Unlike the boss on Dilbert, the Mary’s leave and go and tell what they had seen and tell the disciples to go and see in Galilee. Oh would we have the courage of the Marys!

As Dietrich Bonhoeffer, pastor and martyr, put it, “From the resurrection of Christ a new and purifying wind can blow into the present world. If a few human beings would really believe this and would let themselves be moved by this in their earthly behavior, much would change. To live from resurrection – that indeed is the meaning of Easter.”

And that is what Jesus intends for us, to live from the resurrection, and live in that joy of God’s new creation and like those Mary’s to go and tell others. If Teilhard (Tayard) de Chardin is correct, and “joy is the most infallible sign of the presence of God,” then we Christians ought to be the most joyful people around, living in the light of Easter! For Easter reminds us that in the midst of sorrow, pain, and even violence that God is still at work in our world.

Think of Jesus who was betrayed by one of his disciples (friends), denied by another, the rest of 12 the fled, he was turned over to the representatives of that brutal Rome, tortured, mocked, and executed in the manner that Rome reserved for the worst of its criminals. But God changes everything and transforms Jesus’ death on the cross, into the symbol of salvation of life and hope for all. Even as we watch with horror the random senseless acts of violence that seem to be gripping our society, the wars and unrest around the world, and the problems of debt and finances within our own communities and homes, Easter reminds us that death does not have the final word, despair is not our answer, violence and debt are not our rulers.

God is in charge and God intends that we live in joy. We are joy filled because we live in hope. So many of our Easter hymns and poems speak of the dying brought to new life, the winters turning to spring, of God bursting forth from the tomb and the whole world turning upside down.

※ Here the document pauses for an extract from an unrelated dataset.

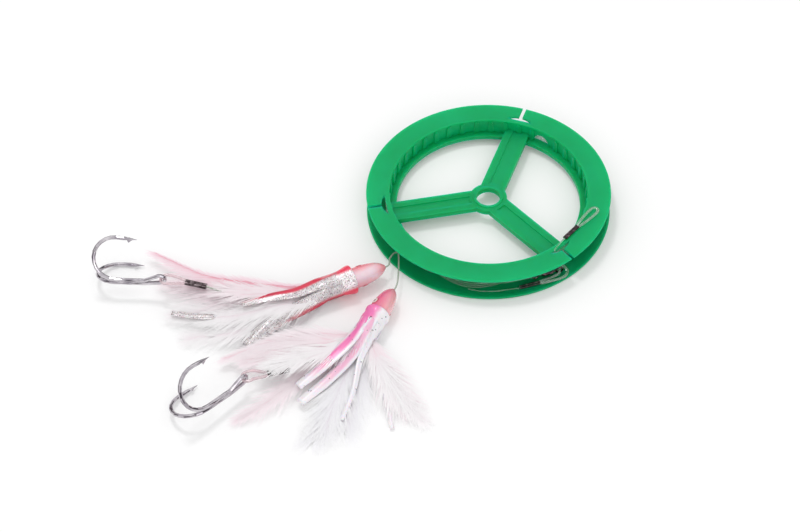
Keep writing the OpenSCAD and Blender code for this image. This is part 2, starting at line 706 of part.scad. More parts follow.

As the old saying goes, “hope springs eternal.” Our God is not held back by stones or locked doors or even closed hearts, God in Jesus comes into our lives with the message of hope, love, joy and peace, seeking out hearts to live in joy and to spread that joy to our hurting world. It is what Mary Karr writes in her poem on the Resurrection (from Sinners Welcome):

From the far star points of his pinned extremities,
cold inched in — black ice and squid ink —
till the hung flesh was empty.
Lonely in that void even for pain,
he missed his splintered feet,
the human stare buried in his face.
He ached for two hands made of meat
he could reach to the end of.
In the corpse's core, the stone fist
of his heart began to bang
on the stiff chest's door, and breath spilled
back into that battered shape. Now

it's your limbs he comes to fill, as warm water
shatters at birth, rivering every way.

As we celebrate and live in Eastertide, we cannot simply celebrate our joy alone, it is our resurrected Lord who comes to fill our limbs to reach out to this world. It is his joy that beats in our hearts. It is his love that surrounds us. And we go and tell the Good News!

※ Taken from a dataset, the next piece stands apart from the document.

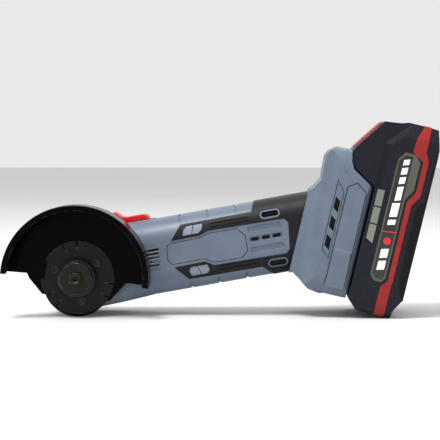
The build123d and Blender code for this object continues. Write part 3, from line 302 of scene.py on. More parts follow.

A couple of years ago four-year-old Hannah Taylor tagged along with her mother to serve dinner at a local mission in Toledo, OH. The little girl could not take her eyes off a frail old man. She could see his feet through the holes in his shoes. Hannah wanted to give her socks to the poor old man, but her mom told her that her small socks would not fit the poor man’s much bigger feet. But that set the four-year-old on a mission.

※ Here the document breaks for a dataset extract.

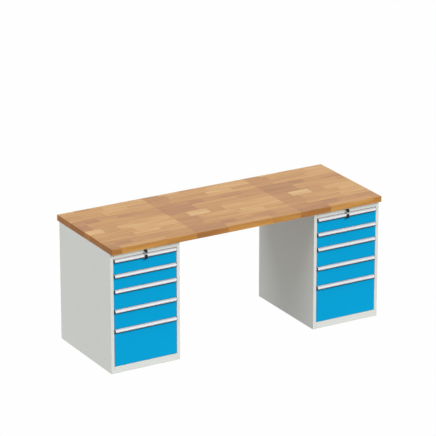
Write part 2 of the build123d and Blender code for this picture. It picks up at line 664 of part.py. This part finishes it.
def make_lock_bar():
    """Flat bar with a slot for the crank pin and an upturned hook for every drawer."""
    levels = hook_levels()
    pin_z = LOCK_Z - CRANK_PIN_OFFSET
    bar_top = pin_z + CRANK_PIN_RADIUS + CRANK_SLOT_PLAY + BAR_TOP_MARGIN
    bar_bottom = min(levels) - HOOK_LIP
    slot_radius = CRANK_PIN_RADIUS + CRANK_SLOT_PLAY
    slot_inner = CRANK_PIN_OFFSET - CRANK_SLOT_PLAY
    slot_outer = CRANK_RADIUS + CRANK_SLOT_PLAY
    with BuildPart() as bar:
        with BuildSketch(section_across(BAR_BACK_Y)):
            with Locations((0, (bar_top + bar_bottom) / 2)):
                Rectangle(BAR_WIDTH, bar_top - bar_bottom)
            with Locations((-(slot_inner + slot_outer) / 2, pin_z)):
                SlotCenterToCenter(slot_outer - slot_inner, 2 * slot_radius, mode=Mode.SUBTRACT)
        extrude(amount=BAR_THICKNESS)
        for level in levels:
            with BuildSketch(section_along(-HOOK_WIDTH / 2)):
                with BuildLine():
                    Polyline(
                        (BAR_FRONT_Y, level),
                        (BAR_FRONT_Y, level - BAR_THICKNESS),
                        (HOOK_FRONT_Y, level - BAR_THICKNESS),
                        (HOOK_FRONT_Y, level + HOOK_LIP),
                        (HOOK_FRONT_Y + BAR_THICKNESS, level + HOOK_LIP),
                        (HOOK_FRONT_Y + BAR_THICKNESS, level),
                        close=True,
                    )
                make_face()
            extrude(amount=HOOK_WIDTH)
    return bar.part


# ---------------------------------------------------------------- assembly

def write_piece(shape, name, place=(0, 0, 0)):
    piece = shape.moved(Location(place))
    piece.label = name
    export_step(piece, os.path.join("parts", name + ".step"))


def build_all():
    os.makedirs("parts", exist_ok=True)
    write_piece(make_worktop(), "worktop")
    write_piece(make_worktop_screws(), "worktop_screws")
    housing = {
        "side_panels": make_side_panels(),
        "back_panel": make_back_panel(),
        "base_pan": make_base_pan(),
        "top_pan": make_top_pan(),
        "cabinet_rails": make_cabinet_rails(),
        "lock_housing": make_lock_housing(),
        "key_spindle": make_key_spindle(),
        "key_fob": make_key_fob(),
        "lock_bar": make_lock_bar(),
    }
    middle_rails = make_middle_rails()
    for side, pedestal_x in PEDESTAL_PLACES.items():
        for name, shape in housing.items():
            write_piece(shape, f"{side}_{name}", (pedestal_x, 0, 0))
        for number, low, height in drawer_stack():
            drawer = f"{side}_drawer_{number}"
            place = (pedestal_x, 0, low)
            write_piece(make_drawer_front(height), f"{drawer}_front", place)
            write_piece(make_tray(height), f"{drawer}_tray", place)
            write_piece(make_handle(height), f"{drawer}_handle", place)
            rail_z = low + TRAY_LIFT + SLIDE_ABOVE_TRAY_FLOOR
            write_piece(middle_rails, f"{drawer}_middle_rails", (pedestal_x, 0, rail_z))


build_all()
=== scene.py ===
"""Looks of a workbench: beech worktop on two sheet-steel drawer pedestals, five blue drawers in each."""
import math

import bpy
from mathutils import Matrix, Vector


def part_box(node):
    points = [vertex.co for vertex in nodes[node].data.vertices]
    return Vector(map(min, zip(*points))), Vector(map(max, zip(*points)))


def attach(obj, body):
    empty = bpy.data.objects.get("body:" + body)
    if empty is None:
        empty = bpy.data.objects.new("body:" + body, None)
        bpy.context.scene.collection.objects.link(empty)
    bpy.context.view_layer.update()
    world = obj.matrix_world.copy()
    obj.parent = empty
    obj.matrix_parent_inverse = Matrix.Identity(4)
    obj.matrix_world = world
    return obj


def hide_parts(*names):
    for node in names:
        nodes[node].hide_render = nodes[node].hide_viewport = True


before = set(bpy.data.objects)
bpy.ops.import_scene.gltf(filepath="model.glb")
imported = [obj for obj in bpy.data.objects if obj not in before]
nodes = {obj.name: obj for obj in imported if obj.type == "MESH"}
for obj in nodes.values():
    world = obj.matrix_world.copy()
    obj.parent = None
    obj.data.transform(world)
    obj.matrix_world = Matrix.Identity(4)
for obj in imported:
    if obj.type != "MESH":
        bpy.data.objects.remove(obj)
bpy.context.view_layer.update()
MM = 0.001
SIDES = ("left", "right")
DRAWERS = range(1, 6)


# ------------------------------------------------------------------ pedestal housings
# Each pedestal is folded from 1.2 mm mild-steel sheet, spot-welded into a box and powder coated light grey.
# The coat is baked on in one pass, so it is even, semi-matt and very slightly orange-peeled.
# The orange peel is drawn coarser than it is, so that it can show at all in a close view.
HOUSING_PARTS = ("side_panels", "back_panel", "base_pan", "top_pan")
GREY_COAT = "b3b5b1"
GREY_COAT_SHADE = "afb1ad"
ORANGE_PEEL = 2.5
COAT_CLOUDS = 400.0
COAT_GLOSS_SPREAD = 0.04
SURFACE_RELIEF = 0.02


def colour(code):
    """An sRGB hex code as the linear colour a shader socket wants."""
    values = [int(code[i:i + 2], 16) / 255 for i in (0, 2, 4)]
    linear = [v / 12.92 if v <= 0.04045 else ((v + 0.055) / 1.055) ** 2.4 for v in values]
    return (*linear, 1.0)


def new_material(name):
    """A material with a Principled shader, and the nodes and links of its tree to add to."""
    material = bpy.data.materials.new(name)
    material.use_nodes = True
    tree = material.node_tree
    tree.nodes.clear()
    output = tree.nodes.new("ShaderNodeOutputMaterial")
    shader = tree.nodes.new("ShaderNodeBsdfPrincipled")
    tree.links.new(shader.outputs["BSDF"], output.inputs["Surface"])
    return material, tree, shader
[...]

The next day Hannah and her parents took her to purchase and then distribute socks to the mission. The old man was there. He put on his warm, new socks, looked Hannah straight in the eyes and said, “Thank you, young lady.” Since then Hannah’s Socks has become a full-fledged, volunteer-run, nonprofit organization. In the past year, more than 9,000 pairs of socks have been given to men, women and children in shelters in the Toledo and Cincinnati areas. And it all began with one little girl’s compassion for a poor old man with holes in his shoes. [from Hannah's Socks, Inc. -]

We are called to go and tell the Good News that Christ is risen, to help others feel that joy, love and hope in their lives. Who is hurting now? Who needs our help? Our love? “The Christian life is not one of gloom, but of ever increasing joy in the Lord,” says Dietrich Bonhoeffer.

This Eastertide, go and spread the Good News and may joy be in your homes, in your hearts, in your hands and even in your socks. Amen.